Get a book such as Gun Digest Book of Firearms Assembly/Diassembly: Revolvers or Jerry Kuhnhausens book on Smith and Wesson revolvers before you go any further. Both of these are also available from Brownells and you should get one with that OxPho Blue order.HTH

Jim Watson
May 31, 2007, 01:30 PM
I'd find disassembly instructions, take it apart, being gentle with screws into the aluminum and taking care on the sideplate removal, burnish all the rust off the steel parts, and just keep it oiled. An experienced revolversmith would charge a good deal for even that little work.

Joe the Redneck
May 31, 2007, 07:10 PM
I say this as a man with more ambition than skill...

Simple rule or guns and cameras: If you have to ask, don't do it. I think you have gone as far as you should. You got the rust cleanded up, leave it at that.

Please do not open the gun up. Nothing, and I mean nothing good ever comes from opening anything up if you don't know what you're doing.

Cold blue looks like crap. It rubs right off again in a few weeks.

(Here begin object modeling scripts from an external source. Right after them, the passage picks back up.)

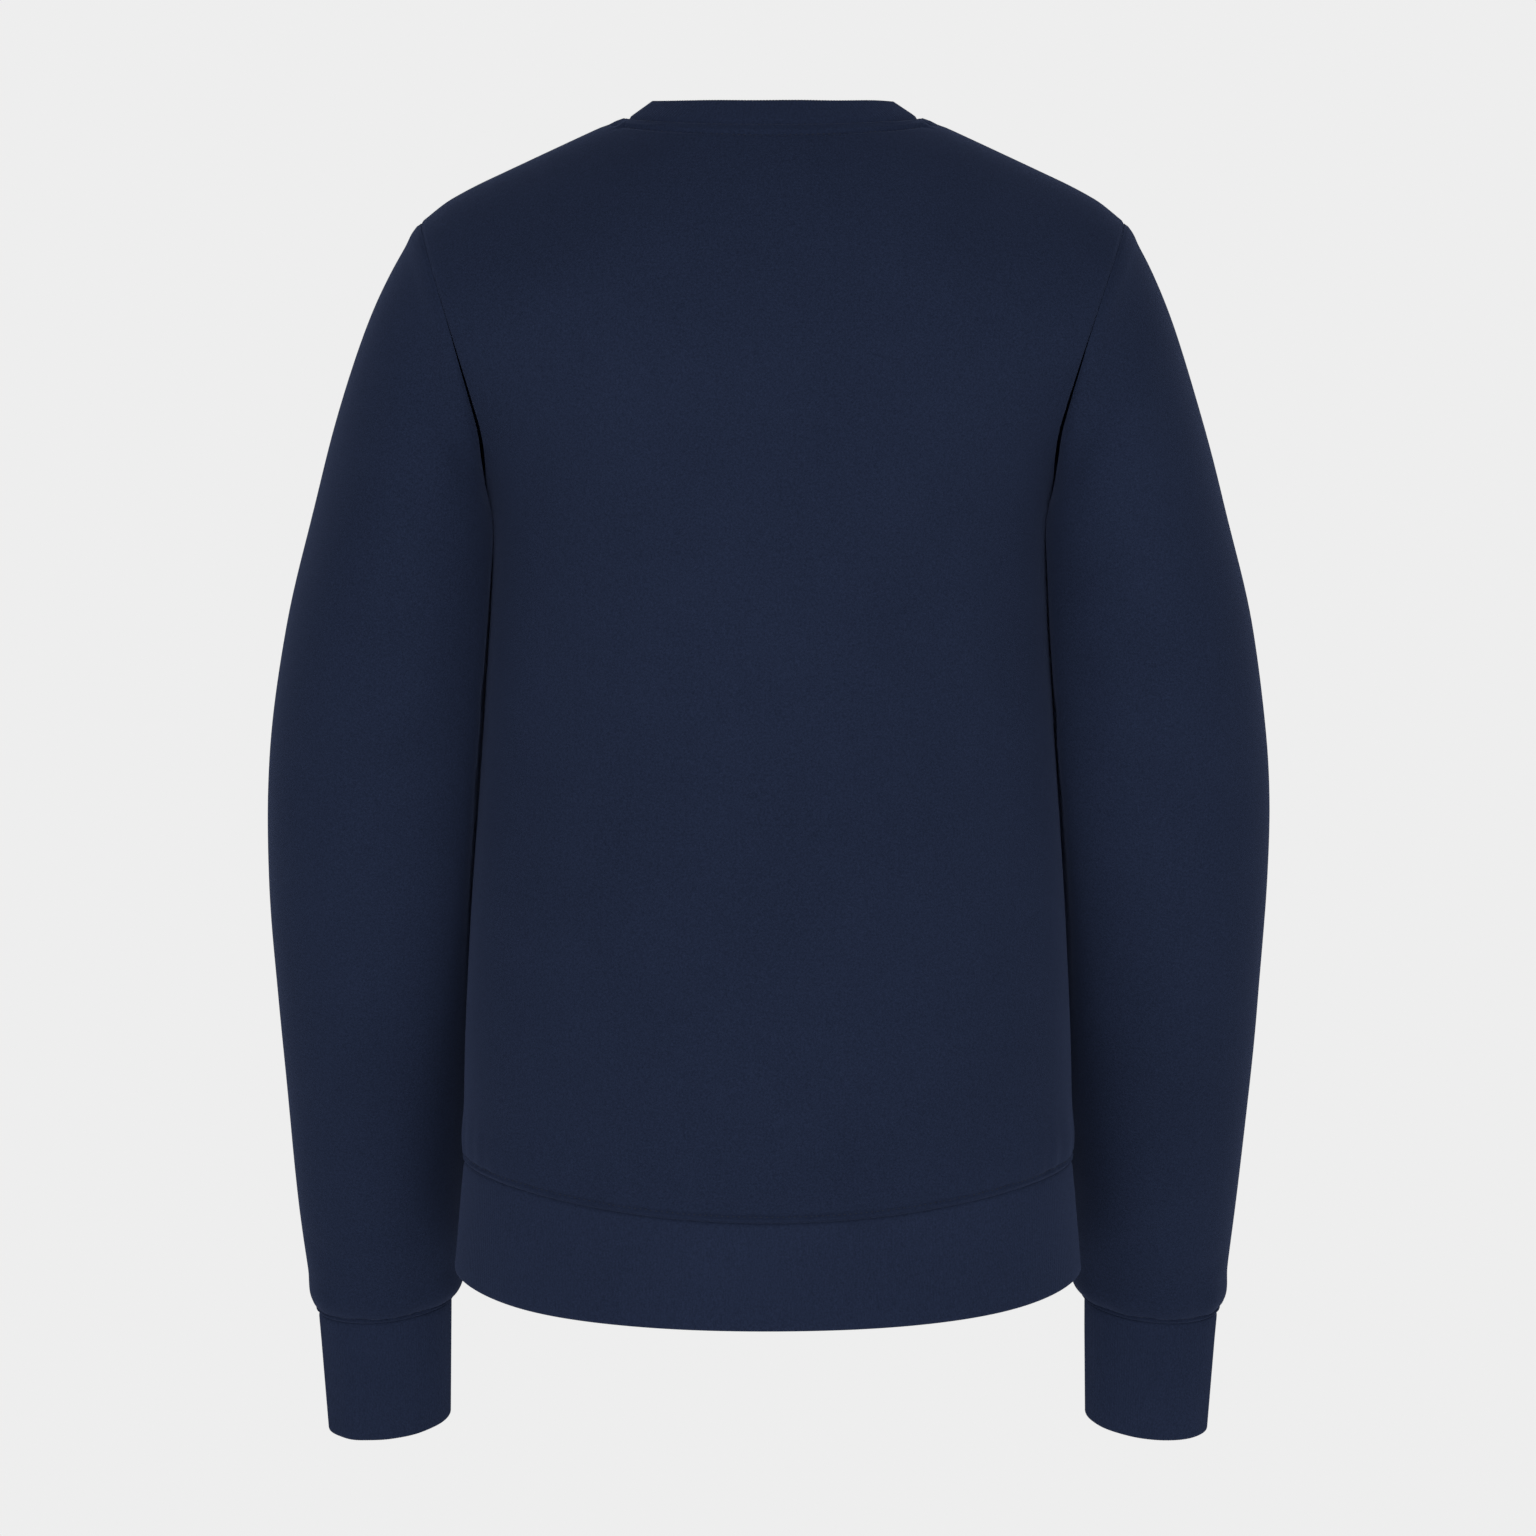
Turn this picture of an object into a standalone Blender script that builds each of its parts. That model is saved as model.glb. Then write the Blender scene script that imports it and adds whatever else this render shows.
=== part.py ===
"""A crewneck sweatshirt in the shape it takes when worn, with no wearer in it.

It is built from the eight pieces that are cut and sewn: front, back, two sleeves, neck rib, hem rib and
two cuffs. Each is a wall of cloth, and each seam is a narrow gap between two walls.

Frame: +Z up, the front faces -Y and the wearer's left is at +X. The origin is the middle of the neck,
level with the points where the shoulder seams meet the neck rib, which is where a wearer holds it up.
Sizes are in millimetres until a mesh is written, and heights are Z, so those below the neck are negative.
"""

from collections import namedtuple

import bpy
import numpy as np

MM = 0.001

# Cloth
CLOTH_THICKNESS = 2.0
RIB_THICKNESS = 2.8
SEAM_GAP = 0.4
INNER_EDGE_SETBACK = 1.2

# Neck, shoulders and armholes
NECK_HALF_WIDTH = 77.0
BACK_NECK_DROP = 2.0
FRONT_NECK_DROP = 86.0
SHOULDER_HALF_WIDTH = 186.0
SHOULDER_SLOPE = 0.475
SHOULDER_SADDLE = 25.0
SHOULDER_BEND_START = 150.0
SHOULDER_BEND = 0.003
SHOULDER_ROUNDING = 85.0
UNDERARM_HALF_WIDTH = 143.5
UNDERARM_HEIGHT = -205.0
ARMHOLE_CURVE = 1.3
ARMHOLE_WRAP = 0.66
ARMHOLE_FULLNESS = 3.0
SECTION_SQUARENESS = 0.83
SLEEVE_CLEARANCE = 1.6
SLEEVE_PRESS = 2.5

# Hem and ribs
HEM_SEAM_SIDE_HEIGHT = -552.0
HEM_BACK_DROP = 19.0
HEM_FRONT_DROP = 11.0
HEM_RIB_SIDE_HEIGHT = 58.5
HEM_RIB_BACK_HEIGHT = 55.5
HEM_RIB_FRONT_HEIGHT = 58.5
HEM_RIB_FULLNESS = 24.0
HEM_RIB_ROUNDING = 0.15
HEM_RIB_FLARE = 2.0
HEM_RIB_SIDE_FLARE = 3.5
NECK_RIB_HEIGHT = 17.5
NECK_RIB_BACK_LEAN = 44.0
NECK_RIB_SIDE_LEAN = 55.0
NECK_RIB_FRONT_LEAN = 38.0

# Facets
COLUMNS = 5
ARMHOLE_ROWS = 9
LOWER_ROWS = 9
SLEEVE_ROWS_PER_RING = 2
RIB_ROWS = 3

# How deep the body is at each height. Above the underarm the armhole sets the width.
BodyLevel = namedtuple("BodyLevel", "height half_width back_depth front_depth")
BODY_LEVELS = (
    BodyLevel(height=30, half_width=143, back_depth=72, front_depth=66),
    BodyLevel(height=-40, half_width=143, back_depth=86, front_depth=80),
    BodyLevel(height=-110, half_width=143, back_depth=104, front_depth=100),
    BodyLevel(height=-190, half_width=143, back_depth=113, front_depth=121),
    BodyLevel(height=-260, half_width=147.5, back_depth=112, front_depth=124),
    BodyLevel(height=-340, half_width=152.5, back_depth=109, front_depth=118),
    BodyLevel(height=-430, half_width=158.5, back_depth=112, front_depth=114),
    BodyLevel(height=-500, half_width=161.5, back_depth=117, front_depth=114),
    BodyLevel(height=-575, half_width=162, back_depth=115, front_depth=112),
)

# The left sleeve ring by ring, from the cap to the cuff seam, then the cuff's folded edge. The ring runs
# through its outer and its inner point, and reaches half_depth to the front and back of middle_y.
SleeveRing = namedtuple("SleeveRing", "outer_x outer_z inner_x inner_z middle_y half_depth")
SLEEVE_RINGS = (
    SleeveRing(outer_x=202, outer_z=-82, inner_x=143.0, inner_z=-210, middle_y=0, half_depth=64),
    SleeveRing(outer_x=215, outer_z=-113, inner_x=141.0, inner_z=-216, middle_y=-1, half_depth=67),
    SleeveRing(outer_x=230, outer_z=-161, inner_x=140.0, inner_z=-224, middle_y=-2, half_depth=68),
    SleeveRing(outer_x=243, outer_z=-212, inner_x=140.0, inner_z=-236, middle_y=-4, half_depth=67),
    SleeveRing(outer_x=256, outer_z=-268, inner_x=141.0, inner_z=-278, middle_y=-5, half_depth=63.5),
    SleeveRing(outer_x=265, outer_z=-335, inner_x=145.0, inner_z=-337, middle_y=-9, half_depth=59),
    SleeveRing(outer_x=266.5, outer_z=-404, inner_x=151.0, inner_z=-400, middle_y=-20, half_depth=54),
    SleeveRing(outer_x=263.5, outer_z=-470, inner_x=156.0, inner_z=-462, middle_y=-37, half_depth=49),
    SleeveRing(outer_x=259, outer_z=-530, inner_x=161.5, inner_z=-520, middle_y=-55, half_depth=44),
    SleeveRing(outer_x=254, outer_z=-590, inner_x=166.0, inner_z=-579, middle_y=-73, half_depth=39),
    SleeveRing(outer_x=249, outer_z=-633, inner_x=168.5, inner_z=-624, middle_y=-84, half_depth=33.5),
    SleeveRing(outer_x=245.5, outer_z=-647, inner_x=173, inner_z=-640, middle_y=-88, half_depth=28.5),
)
CUFF_EDGE = SleeveRing(
    outer_x=241.5, outer_z=-716, inner_x=174.5, inner_z=-706, middle_y=-107, half_depth=25.5
)

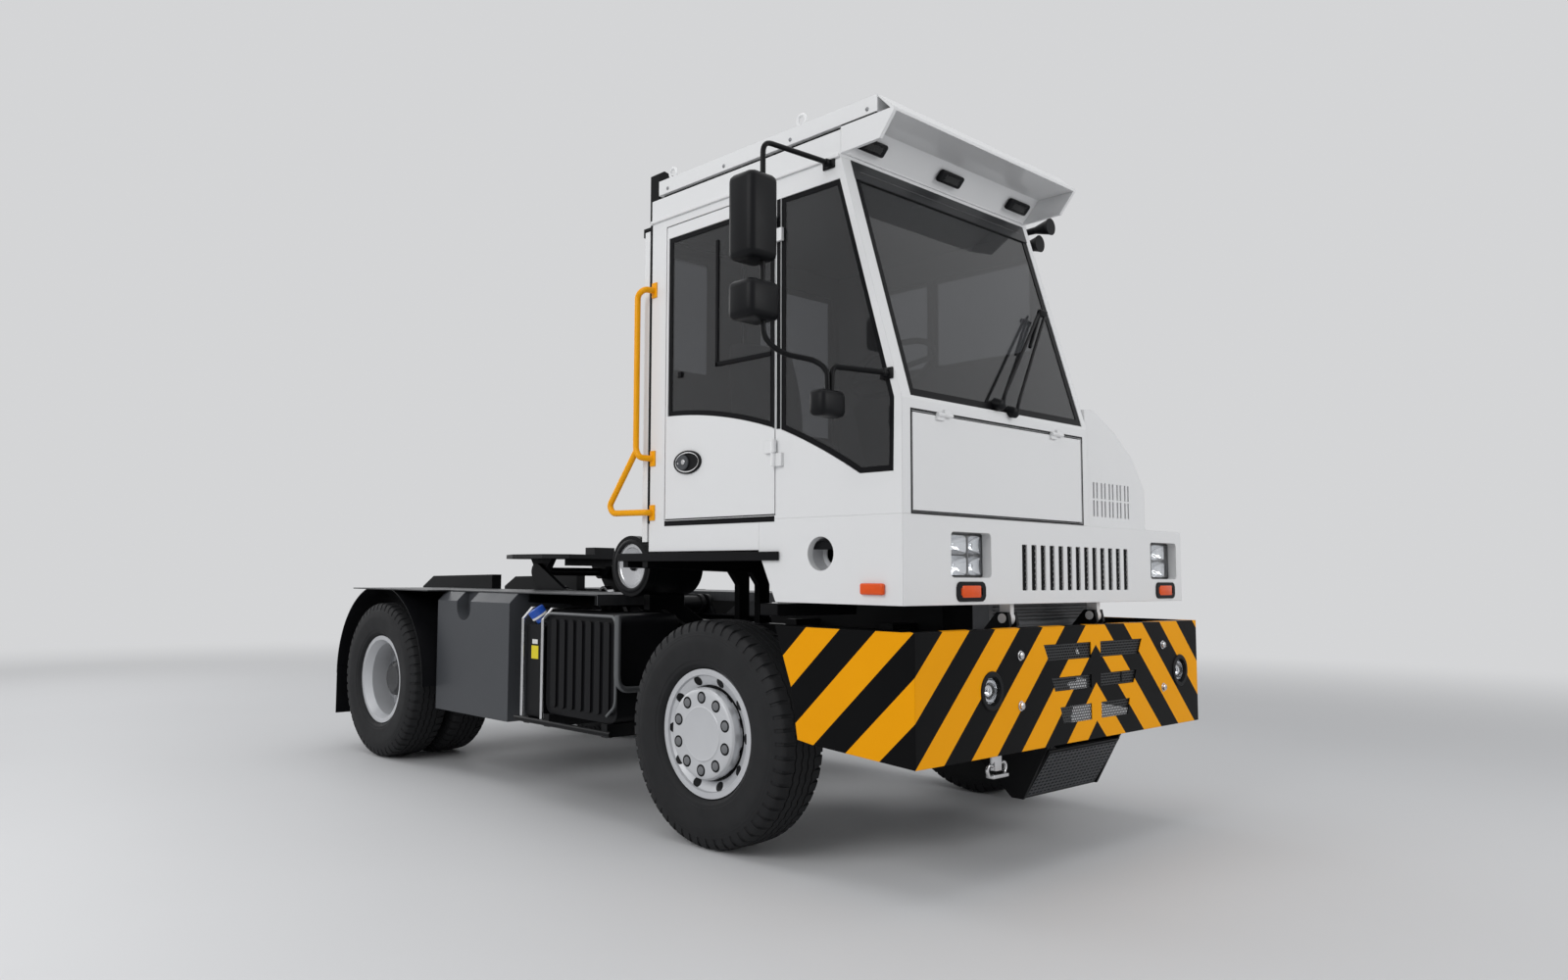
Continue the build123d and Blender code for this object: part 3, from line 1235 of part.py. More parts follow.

Take it to a smith. You will get better results and a job you can be proud of.

Best Wishes

May 31, 2007, 11:37 PM
Cold blue looks like crap. It rubs right off again in a few weeks.
I don't wanna argue with you but,
If Oxpho-Blue is done correctly with care it can and will last for years.

June 1, 2007, 12:51 PM (


June 1, 2007, 01:08 PM
I am a gunsmith.
If I recommend a product I have a very good reason for doing so.

June 1, 2007, 03:55 PM
...You can probably apply a fairly decent cold blue surface finish yourself and I heartily recommend OxPho Blue from Brownells.

I am a gunsmith.
If I recommend a product I have a very good reason for doing so.

+1 I've used several of the cold blues for touch ups over the years and Oxpho is my preferred choice.